_YOUR INSTRUCTIONS_. Pull out every line below holding the word "frame".

_DATA BLOCK_.
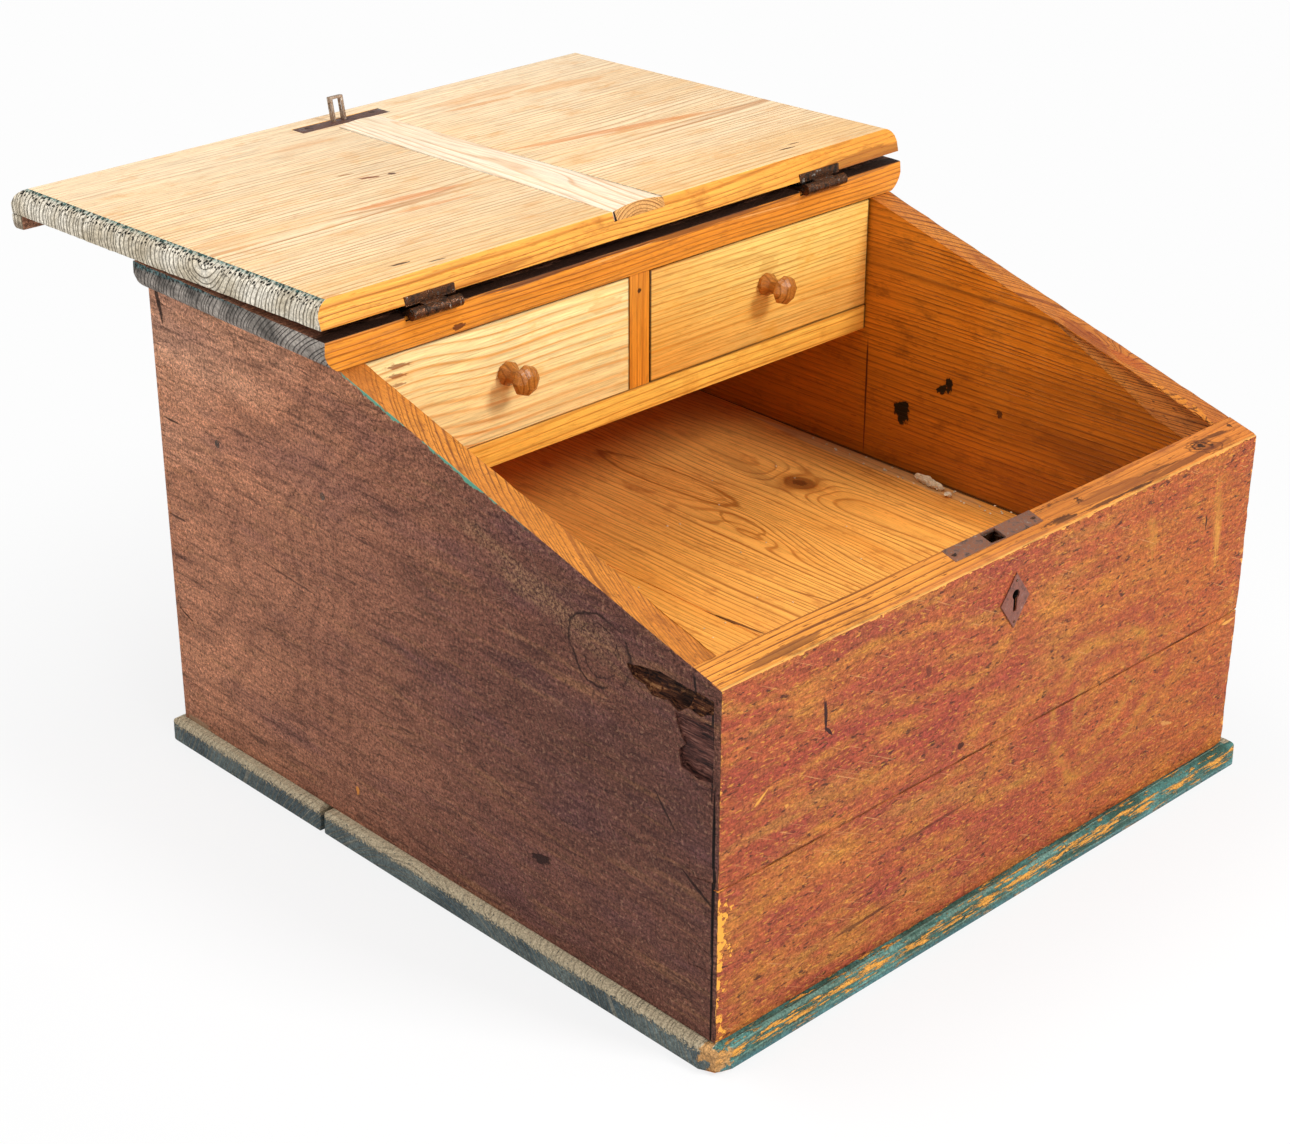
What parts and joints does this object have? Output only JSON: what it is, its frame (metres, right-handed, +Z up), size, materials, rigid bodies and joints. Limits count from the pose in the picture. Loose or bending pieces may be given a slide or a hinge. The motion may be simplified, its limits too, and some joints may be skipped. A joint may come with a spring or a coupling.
{
  "type": "writing chest",
  "caption": "Slant-lid table-top writing chest with an open well, small inner drawers, a chest lock and a lid folded back on strap hinges.",
  "frame": {"origin": "middle of the case's footprint, on the ground under the bottom boards", "axes": "+Z up, the front with the keyhole faces -Y, +X to the right as seen from the front; the lid is folded back towards +Y"},
  "size_m": [0.5, 0.6505, 0.3775],
  "materials": {
    "painted_side": "purple-brown paint over pine outside, bare oiled pine inside",
    "painted_front": "red-brown and ochre grained paint over pine",
    "painted_moulding": "worn blue-green paint over pine",
    "bare_pine": "aged bare pine, waxed",
    "pale_pine": "paler bare pine",
    "iron": "wrought iron, brown with age",
    "knob_wood": "whittled hardwood"
  },
  "bodies": {
    "case": {"left_side": "painted_side", "right_side": "painted_side", "front_upper_plank": "painted_front", "front_lower_plank": "painted_front", "back_upper_plank": "painted_side", "back_lower_plank": "painted_side", "bottom_front_board": "painted_moulding", "bottom_rear_board": "painted_moulding", "top_board": "painted_moulding", "well_floor_left": "bare_pine", "well_floor_right": "bare_pine", "floor_cleat_left": "bare_pine", "floor_cleat_right": "bare_pine", "drawer_shelf": "bare_pine", "drawer_divider": "bare_pine", "left_hinge_fixed_leaf": "iron", "right_hinge_fixed_leaf": "iron", "left_hinge_pin": "iron", "right_hinge_pin": "iron", "hinge_nails_fixed": "iron", "lock_plate": "iron", "lock_selvedge": "iron", "tumbler_pin": "iron", "lock_spring": "iron", "key_pin": "iron", "lock_nails": "iron", "escutcheon": "iron", "escutcheon_pins": "iron", "bottom_nails": "iron", "top_nails": "iron", "shelf_nails": "iron"},
    "lid": {"lid_board": "bare_pine", "lid_batten": "pale_pine", "book_ledge": "painted_moulding", "ledge_nails": "iron", "left_hinge_moving_leaf": "iron", "right_hinge_moving_leaf": "iron", "hinge_nails_lid": "iron", "staple_plate": "iron", "staple_eye": "iron", "staple_nails": "iron"},
    "left_drawer": {"left_drawer_front": "pale_pine", "left_drawer_left_side": "bare_pine", "left_drawer_right_side": "bare_pine", "left_drawer_back": "bare_pine", "left_drawer_bottom": "bare_pine", "left_drawer_knob": "knob_wood", "left_drawer_nails": "iron"},
    "right_drawer": {"right_drawer_front": "pale_pine", "right_drawer_left_side": "bare_pine", "right_drawer_right_side": "bare_pine", "right_drawer_back": "bare_pine", "right_drawer_bottom": "bare_pine", "right_drawer_knob": "knob_wood", "right_drawer_nails": "iron"},
    "bolt": {"lock_bolt": "iron"},
    "tumbler": {"lock_tumbler": "iron"}
  },
  "joints": [
    {"name": "lid_hinge", "type": "hinge", "parent": "case", "child": "lid", "pos_m": [0, 0.0565, 0.34781], "axis": [-1, 0, 0], "range_deg": [-196.9, 0]},
    {"name": "left_drawer_slide", "type": "slide", "parent": "case", "child": "left_drawer", "axis": [0, -1, 0], "range_m": [0, 0.14]},
    {"name": "right_drawer_slide", "type": "slide", "parent": "case", "child": "right_drawer", "axis": [0, -1, 0], "range_m": [0, 0.14]},
    {"name": "bolt_slide", "type": "slide", "parent": "case", "child": "bolt", "axis": [1, 0, 0], "range_m": [-0.0155, 0]},
    {"name": "tumbler_pivot", "type": "hinge", "parent": "case", "child": "tumbler", "pos_m": [-0.0286, -0.23262, 0.21216], "axis": [0, -1, 0], "range_deg": [0, 6.5]}
  ]
}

_RESPONSE TO THIS TASK_.
What parts and joints does this object have? Output only JSON: what it is, its frame (metres, right-handed, +Z up), size, materials, rigid bodies and joints. Limits count from the pose in the picture. Loose or bending pieces may be given a slide or a hinge. The motion may be simplified, its limits too, and some joints may be skipped. A joint may come with a spring or a coupling.
  "frame": {"origin": "middle of the case's footprint, on the ground under the bottom boards", "axes": "+Z up, the front with the keyhole faces -Y, +X to the right as seen from the front; the lid is folded back towards +Y"},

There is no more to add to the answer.